What are the Penalties for Operating Without this Bond?
Operating as a New York VA fiduciary without the required bond can lead to severe consequences:
- Removal as Fiduciary: The Surrogate's Court or the VA can remove the fiduciary from their position.8
- Legal Action: The veteran's estate or the VA can initiate legal action against the fiduciary for losses.
- Financial Liability: The fiduciary may be held personally liable for misused funds.
- Criminal Charges: In cases of fraud or embezzlement, the fiduciary may face criminal charges.
- Loss of Future Fiduciary Opportunities: Non-compliance can negatively affect future fiduciary appointments.
- Contempt of Court: In New York, failing to adhere to a court order to obtain a bond can result in contempt of court citations.
These penalties highlight the importance of complying with bond requirements.
FAQ
Q: Who determines the bond amount in New York?
A: The New York Surrogate's Court typically determines the bond amount.
Q: Do I need a lawyer to get a VA Fiduciary Bond in New York?
A: While not always required, consulting with a lawyer is recommended, especially for complex cases.

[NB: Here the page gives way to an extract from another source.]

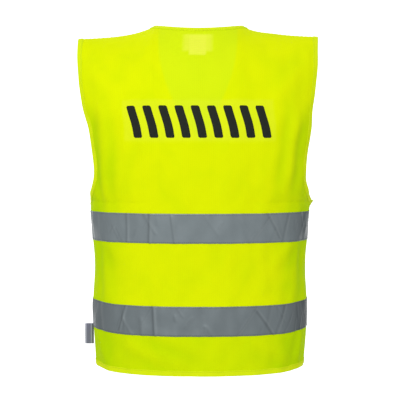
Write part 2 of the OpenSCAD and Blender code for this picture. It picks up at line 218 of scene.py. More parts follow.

Q: How long is the bond valid?
A: The bond is typically valid for the duration of the fiduciary's appointment.
Q: What happens if the fiduciary mismanages the funds?
A: The veteran's estate can file a claim against the bond to recover the losses.
Q: Are there specific requirements for surety bond providers in New York?
A: Yes, the surety bond provider must be licensed to operate in New York.